If we listen to them, then we will only hear the one side of the story and agree with the injured person that it was a bad thing for the offender to do, we sympathise, and we will be regarded as good listeners or passionate people. What we should rather have done is to have considered the case of the offender of the injured party. Many times you will find that the offender also has a case to complain about, and mostly a better case, because you only heard the wrong one and probably less than half of the case of the offended.
It reminds me of a well-known case described by one of South Africa's well known writers, C.J.Langenhoven. He was a parliamentarian, advocate, writer and genius of inventions. Once he had to defend his client against a claim on water rights in the Water Court. After two weeks in court, he won the case for his client. The plaintiff's advocate then came to him to congratulate him on his victory, on which he said: 'Thanks my learned friend, but you know; if I had your client's case I would have won him the case in one day'. He once said in parliament that half of the members are donkeys. The Speaker commanded him to retract that insubordinate statement to which he said - Ok, I will retract. Half of the members are not donkeys. It seems that he looked at both sides of the coin.
It all comes to the point that nothing is quite as it seems. It is mostly presented to us in camouflaged form. In fact, most of the time the other side is more right than we think we are or we are more right than they think they are. Likewise the truth and the fiction lie close together and well concealed under layers of cosmetics, jargon and prejudice. It is for us to do some abstraction. The adage about statistics is well to heed: 'What it reveals is interesting, but what it conceals is vital.'
Shall we take some time and consider the thing before us properly or even take counsel on it? No, we do not have the time for that - we are too busy and it is not so important. Let's just do it - like Niké would have us do.
So, if we really want to look at all angles of the case we will be known as indecisive persons. So we bend under peer pressure and let it be. I used to be very indecisive, but now I am not so sure about it anymore! And it is here that the famous Murphy's Laws come in. They were generated from an idea that nothing goes quite as it should and nothing is quite as easy as it looks. They are all paradoxical laws - as life is.
Let us take the first one: 'If anything can go wrong, it will'. I do not believe in Murphy's Laws at all, as I call it the cry of the incompetent. The person did the thing and he thought that all would work out well. Where has this ever happened? Had he but the time and inclination, he would have considered the alternatives of which one would certainly have been that things could go wrong. He never thought it through or made provision for the inevitable - as the inevitable is mostly that something can go wrong. A case in point is the wars of the USA. Most of the wars which the USA has started with vigour, ended in catastrophe, and the few that it started in apathy, ended in victory. I mean - that is on a grand scale. And you and I are much less informed than the USA is.
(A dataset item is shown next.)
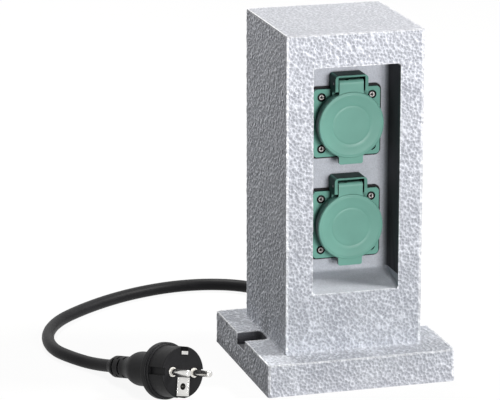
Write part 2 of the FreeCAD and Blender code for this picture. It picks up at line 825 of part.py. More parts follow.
def earth_clip(label, frame):
    """One sprung strap behind the face, with an arm in the top and bottom slots."""
    bar_back = f"({FACE_BACK} - strap_thickness)"
    outer = f"({CLIP_ARM} + strap_thickness)"
    tip = f"({bar_back} + clip_length)"
    bent = f"({tip} - clip_bend)"
    straight = f"({tip} - 2 * clip_bend)"
    inner_bend = "(recess_radius - clip_offset)"
    arm = [
        (outer, bar_back),
        (outer, straight),
        (f"{inner_bend} + strap_thickness", bent),
        (outer, tip),
        (CLIP_ARM, tip),
        (inner_bend, bent),
        (CLIP_ARM, straight),
        (CLIP_ARM, FACE_BACK),
    ]
    mirrored = [(f"-{y}", z) for y, z in reversed(arm)]
    strap = prism("YZ_Plane", arm + mirrored, "-strap_width / 2", "strap_width")
    stem = rod("sleeve_radius", ("0", "0", LUG_FRONT), f"{bar_back} - {LUG_FRONT}")
    hole = rod("centre_screw / 2 + screw_clearance", ("0", "0", bar_back), "strap_thickness")
    lug = terminal_lug()
    earth = join([stem, lug])
    place = ("0", "-earth_terminal_drop", "0")
    earth = move(earth, place)
    keep(label, join([less(strap, [hole]), earth]), *frame)


def terminal_screws(label, frame):
    """The three screws of a socket's terminals, which point down into the lugs."""
    wire_top = "(wire_radius + wire_room)"
    length = f"(lug_width / 2 - {wire_top})"
    seat = "lug_width / 2 + fit_gap"
    head = rod("terminal_head / 2", ("0", seat, "0"), "terminal_head_height", "y")
    shank = rod("terminal_screw / 2", ("0", wire_top, "0"), f"{length} + 2 * fit_gap", "y")
    slot_low = f"{seat} + terminal_head_height / 2"
    slot = box(
        ("-terminal_head", slot_low, "-screw_slot / 2"),
        ("2 * terminal_head", "terminal_head_height", "screw_slot"),
    )
    screw = less(join([head, shank]), [slot])
    places = [(x, y, f"{LUG_BACK} + wire_entry / 2") for x, y in terminals()]
    keep(label, copies(screw, places), *frame)


def socket_screws(prefix, frame):
    seat = f"({FACE} - centre_head_height)"
    screw = pan_screw(seat, "centre_head", "centre_head_height", "centre_screw", "centre_screw_length")
    keep(f"{prefix}_centre_screw", screw, *frame)
    screw = pan_screw(SEAT, "fixing_head", "fixing_head_height", "fixing_screw", "fixing_screw_length")
    places = [(x, y, "0") for x, y in corners("fixing_pitch")]
    keep(f"{prefix}_mounting_screws", copies(screw, places), *frame)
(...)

And that is why I never believe the scoops or breaking news of the newspapers and television, although they boast that they give you the story behind the story. It is clear to me that they give us the story as they see it, and the best way they can put spin on it to be credible, which is of course not quite what it is. History (and news) is written by the victors, not the vanquished.  
What shall we do?
I will pursue the other side of the coin, the other person's case, the opposite of conventional wisdom, the deeper meaning and implication every time. I know there is more to it than meets the eye.